▶ Listing:
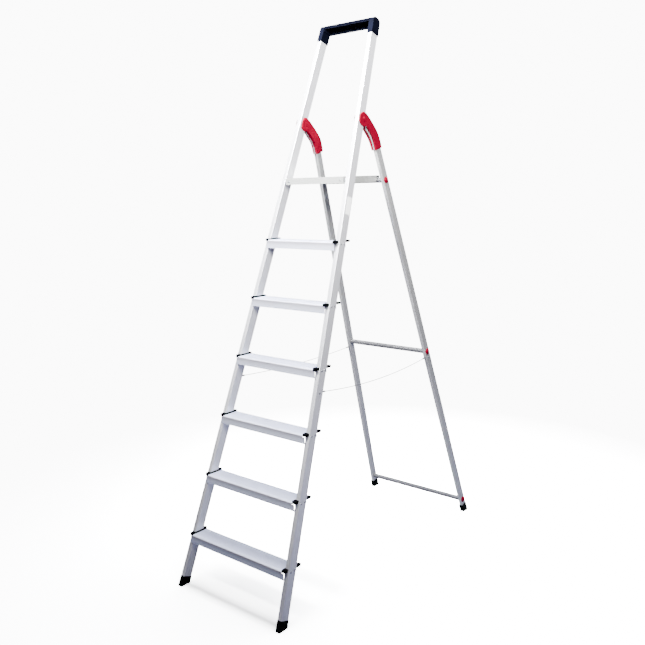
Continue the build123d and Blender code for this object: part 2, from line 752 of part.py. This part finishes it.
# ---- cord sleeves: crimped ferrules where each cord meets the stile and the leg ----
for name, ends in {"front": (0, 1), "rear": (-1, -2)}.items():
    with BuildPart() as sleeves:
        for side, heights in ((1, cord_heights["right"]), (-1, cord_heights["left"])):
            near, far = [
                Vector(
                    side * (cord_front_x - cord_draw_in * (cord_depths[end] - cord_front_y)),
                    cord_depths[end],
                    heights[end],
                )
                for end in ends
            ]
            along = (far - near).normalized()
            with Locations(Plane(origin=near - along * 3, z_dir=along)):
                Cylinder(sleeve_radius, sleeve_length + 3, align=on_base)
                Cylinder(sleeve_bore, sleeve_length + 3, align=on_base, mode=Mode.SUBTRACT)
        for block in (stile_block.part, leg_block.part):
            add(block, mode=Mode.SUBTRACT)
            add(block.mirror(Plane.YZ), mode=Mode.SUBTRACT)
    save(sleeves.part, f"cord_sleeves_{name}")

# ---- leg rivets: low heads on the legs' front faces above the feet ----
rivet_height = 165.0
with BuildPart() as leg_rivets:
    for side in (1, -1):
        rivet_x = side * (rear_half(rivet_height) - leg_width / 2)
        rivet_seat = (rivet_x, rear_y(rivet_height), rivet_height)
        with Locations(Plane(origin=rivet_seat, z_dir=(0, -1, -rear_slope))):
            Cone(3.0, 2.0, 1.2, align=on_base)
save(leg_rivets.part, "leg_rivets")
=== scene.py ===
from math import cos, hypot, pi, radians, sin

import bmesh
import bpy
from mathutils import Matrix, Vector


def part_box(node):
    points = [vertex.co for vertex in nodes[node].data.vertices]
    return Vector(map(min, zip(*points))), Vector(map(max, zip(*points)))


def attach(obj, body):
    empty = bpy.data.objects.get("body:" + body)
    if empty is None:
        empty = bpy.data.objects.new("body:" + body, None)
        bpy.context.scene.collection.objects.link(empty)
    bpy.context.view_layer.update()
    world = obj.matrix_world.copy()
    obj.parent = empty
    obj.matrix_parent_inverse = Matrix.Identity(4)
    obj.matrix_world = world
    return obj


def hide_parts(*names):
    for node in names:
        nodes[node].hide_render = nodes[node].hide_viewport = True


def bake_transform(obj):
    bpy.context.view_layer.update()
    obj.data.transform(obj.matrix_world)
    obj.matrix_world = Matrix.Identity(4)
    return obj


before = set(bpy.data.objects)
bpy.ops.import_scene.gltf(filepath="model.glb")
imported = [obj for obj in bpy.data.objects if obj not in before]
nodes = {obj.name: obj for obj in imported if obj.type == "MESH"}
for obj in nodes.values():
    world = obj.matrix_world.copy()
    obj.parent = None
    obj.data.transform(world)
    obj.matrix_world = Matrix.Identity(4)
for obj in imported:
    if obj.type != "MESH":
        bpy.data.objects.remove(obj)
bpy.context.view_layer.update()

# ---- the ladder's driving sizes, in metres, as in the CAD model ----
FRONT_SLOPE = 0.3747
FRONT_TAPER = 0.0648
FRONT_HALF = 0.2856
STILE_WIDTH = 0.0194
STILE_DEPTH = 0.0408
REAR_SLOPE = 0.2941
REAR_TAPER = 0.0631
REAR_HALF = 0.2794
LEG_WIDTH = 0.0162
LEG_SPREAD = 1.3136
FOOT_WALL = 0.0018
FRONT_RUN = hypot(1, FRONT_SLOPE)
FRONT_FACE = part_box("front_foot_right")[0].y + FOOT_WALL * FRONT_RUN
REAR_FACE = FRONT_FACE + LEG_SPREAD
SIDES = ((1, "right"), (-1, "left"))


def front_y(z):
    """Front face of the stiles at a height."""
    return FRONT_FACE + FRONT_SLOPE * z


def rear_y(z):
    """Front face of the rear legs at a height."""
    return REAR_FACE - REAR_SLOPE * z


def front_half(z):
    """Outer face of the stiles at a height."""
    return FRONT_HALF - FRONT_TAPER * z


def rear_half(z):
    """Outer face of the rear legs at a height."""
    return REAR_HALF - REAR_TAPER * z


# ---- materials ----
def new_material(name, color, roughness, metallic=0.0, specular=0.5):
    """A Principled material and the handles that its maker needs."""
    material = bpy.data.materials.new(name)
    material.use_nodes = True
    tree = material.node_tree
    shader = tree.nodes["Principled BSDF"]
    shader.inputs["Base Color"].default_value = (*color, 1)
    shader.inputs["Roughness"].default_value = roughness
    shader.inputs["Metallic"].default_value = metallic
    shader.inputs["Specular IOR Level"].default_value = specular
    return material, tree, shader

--

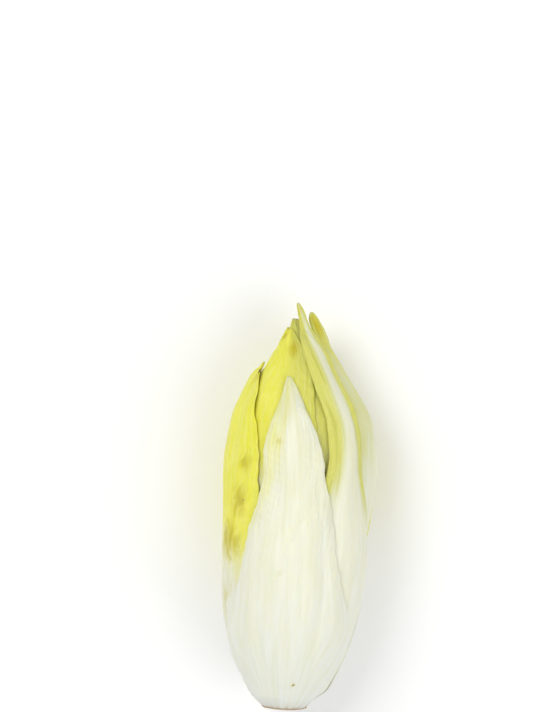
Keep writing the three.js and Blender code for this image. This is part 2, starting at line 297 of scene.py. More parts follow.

▶ Stated task: Copy exactly, and only, the lines from the one containing "# ---- leg rivets: low" through the one containing "before = set(bpy.data.objects)".

▶ Response:
# ---- leg rivets: low heads on the legs' front faces above the feet ----
rivet_height = 165.0
with BuildPart() as leg_rivets:
    for side in (1, -1):
        rivet_x = side * (rear_half(rivet_height) - leg_width / 2)
        rivet_seat = (rivet_x, rear_y(rivet_height), rivet_height)
        with Locations(Plane(origin=rivet_seat, z_dir=(0, -1, -rear_slope))):
            Cone(3.0, 2.0, 1.2, align=on_base)
save(leg_rivets.part, "leg_rivets")
=== scene.py ===
from math import cos, hypot, pi, radians, sin

import bmesh
import bpy
from mathutils import Matrix, Vector


def part_box(node):
    points = [vertex.co for vertex in nodes[node].data.vertices]
    return Vector(map(min, zip(*points))), Vector(map(max, zip(*points)))


def attach(obj, body):
    empty = bpy.data.objects.get("body:" + body)
    if empty is None:
        empty = bpy.data.objects.new("body:" + body, None)
        bpy.context.scene.collection.objects.link(empty)
    bpy.context.view_layer.update()
    world = obj.matrix_world.copy()
    obj.parent = empty
    obj.matrix_parent_inverse = Matrix.Identity(4)
    obj.matrix_world = world
    return obj


def hide_parts(*names):
    for node in names:
        nodes[node].hide_render = nodes[node].hide_viewport = True


def bake_transform(obj):
    bpy.context.view_layer.update()
    obj.data.transform(obj.matrix_world)
    obj.matrix_world = Matrix.Identity(4)
    return obj


before = set(bpy.data.objects)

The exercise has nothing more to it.